Synopsis
Events displayed on our nightly screens are foreshadowed in the last verses of Daniel. But hardly anyone seems aware of what those verses are. We are hurtling toward Earth’s final crisis. Very soon people will be frantically rushing to buy oil for their sputtering lamps. For a great many it will be too late. Understanding now, the words of Jesus (“the Man clothed in white linen”), recorded by Daniel in the last six verses of his eponymous book is critically important.

The three distinct time periods mentioned in Daniel chapter 12 (1260, 1290, and 1335 days) have long been a source of confusion. It has been widely assumed that the 1260 days (3½ years) referred to in Daniel 12:7 correspond to those in Daniel 7:25 and the Year-for-a-Day (YDC) “code” has been applied to all the time periods of chapter 12 for consistency’s sake. But while this is quite understandable – and staunchly defended – it is not correct.

The long-held, “Accepted View” is without historical, hermeneutical or logical justification.

All the events described in Daniel 12 occur “at the end of time” (12:9). None of them can be shown to have occurred by 1798, or 1844: Michael has not “stood up”, the unprecedented “time of trouble” hasn’t happened, the dead have not been raised (12:2), “the power of the holy people” has not been scattered/shattered (indeed, the power and influence of Protestant America was greatly on the rise) and they have not been “delivered” from their “Time of Jacob’s Trouble”. Any interpretation of these time periods that posits events preceding 1844 fails irreparably. This criterion is ineluctable. “Years” are impossible to reconcile in this context.

Assuming the argument in order to prove it, by arbitrarily counting backwards from 1843 (Fitch and Hale) in order to establish a starting point for the 1335 days (508 AD) is simply fallacious (Logic 101). Citing the conversion of the Barbarian Frank, King Clovis I to “Roman Catholicism” in 508 AD as justification for concluding the time span ended in 1844, is less than honest. The year 509 is actually the arithmetically correct date. But Clovis converted to the form of Nicene “Christianity” that Constantine employed to conceal his paganism on December 25, 496 AD. The whole process was a mess. But it still forms the basis for the “Accepted Position” today.

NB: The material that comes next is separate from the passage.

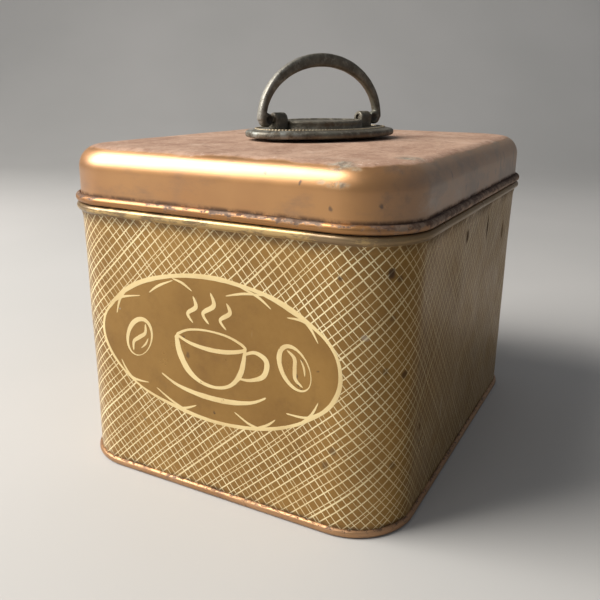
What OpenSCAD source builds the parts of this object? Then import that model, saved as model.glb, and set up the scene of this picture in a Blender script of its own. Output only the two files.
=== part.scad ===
// Slip-lid coffee tin: rounded rectangular tinplate body, flush slip lid and
// a swinging bail handle on an oval plate.
// Origin: centre of the base rim, on the surface the tin stands on. +Z is up,
// the label face looks along -Y and the long sides run along Y.

/* [Tin] */
// Width of the label face, over the plain wall
tin_w = 130; // [120:1:140]
// Depth of the tin, front wall to back wall
tin_d = 164; // [150:1:180]
// Height of the wall, up to the top of its stop bead
wall_h = 99.6; // [85:0.2:120]
// Corner radius of the wall, seen from above
corner_r = 21.3; // [17:0.1:26]
// Thickness of the tinplate sheet
sheet_t = 0.45; // [0.35:0.05:0.5]

/* [Beads and seams] */
// How far the stop bead stands out of the wall
bead_out = 1.85; // [1.4:0.05:2.2]
// Height of the stop bead
bead_h = 2.8; // [2.4:0.1:3.2]
// Height of the base rim
rim_h = 2.75; // [2.4:0.05:3.2]
// How far the base rim stands out of the wall
rim_out = 1.1; // [0.8:0.05:1.4]
// Width of the folded side seam inside the back wall
seam_w = 5; // [4:0.5:8]

/* [Neck] */
// Height of the neck collar above the stop bead
neck_h = 9.9; // [8:0.1:10]
// Radius of the curled edge of the neck
neck_curl_r = 1; // [0.9:0.05:1.2]

/* [Lid] */
// Gap between the stop bead and the lid bead
lid_gap = 0.3; // [0.25:0.05:0.5]
// Height of the lid, from its bead to its flat top
lid_h = 19.4; // [18.4:0.1:24]
// Radius of the rounded edge round the lid's top
lid_edge_r = 8; // [6:0.1:8.4]
// How far the lid bead stands out of the wall line
lid_bead_out = 2; // [1.6:0.05:2.3]
// Height of the lid's curled bead
lid_bead_h = 2.8; // [2.5:0.1:3.1]

/* [Handle] */
// Turn of the handle's length from the tin's width, degrees
handle_turn = 65; // [0:1:90]
// Offset of the handle from the lid's middle, along X
handle_x = -0.7; // [-3:0.1:3]
// Half length of the oval plate
plate_a = 34; // [33:0.5:36]
// Half width of the oval plate
plate_b = 21; // [20:0.5:23]
// Outside half span of the bail
bail_a = 31; // [30.6:0.1:31.4]
// Rise of the bail above its pins
bail_rise = 24.8; // [23:0.2:30]
// Thickness of the bail at its ends
bail_t_end = 3.1; // [2.8:0.1:3.3]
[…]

The “1335 days” in chapter 12:12 constitute the longest time period among the three. If we interpret the “days” as symbolic of years (YDC) and endeavour to start them at 1798 (the commencement of what has been generally considered to be the “Time of the End”), we would arrive at the year 3133 AD for their fulfilment, thus making a farce of the whole idea of the “Time of the End” and a travesty of Seventh-day Adventism’s raison d’être.

Because Ellen White has made a statement that appears to be categorical in saying there are no time prophecies after 1844, some have concluded that Daniel’s time prophecies in chapter 12 must therefore apply to events before 1844. But Ellen White also makes other, equally explicit statements that seem to contradict her earlier view. Referencing statements of Jesus recorded in the New Testament, White observes, “One saying of the Saviour must not be made to destroy another” (GC 370.2). The same principle applies to her.

In attempting to defend long-held assumptions some well-credentialled and respected academics have disingenuously projected the term “Futurist” onto the emergent understanding that is now gaining traction. This technique verges on the cynical. It conflates the fallacious, Jesuit system of prophetic interpretation, with the future fulfilment of Daniel’s prophecies in chapter 12. Other, emotive techniques used typically in “propaganda”, such as displaying bloated bibliographies and appealing to the work of many traditional scholars, are also employed to supply the want of factual cogency.

The conundrum is not resolved by merely choosing one personal preference over another.

The only logical, hermeneutically-consistent and historically-plausible conclusion is that the time periods in Daniel 12 are literal, 24-hour days that occur long after 1844 — which begs the critical question, “What is the starting point of the 1335 day period?” And, if it really is imminent, should we be sitting up and paying the matter serious attention?

Another, vital, and directly-connected consideration is: how to correctly understand the real world, practical meaning of the urgent call, “Come out of her my people!” (Revelation 18:1-5). Inextricably bound up in that question is Jesus’ heartfelt plea, “Be ready!”

The book, “1335 Days”, examines these questions with thoroughly-informed, fresh eyes — using non-academic, accessible language.

It should be carefully noted that nothing in the book is about any form of “time/date setting”.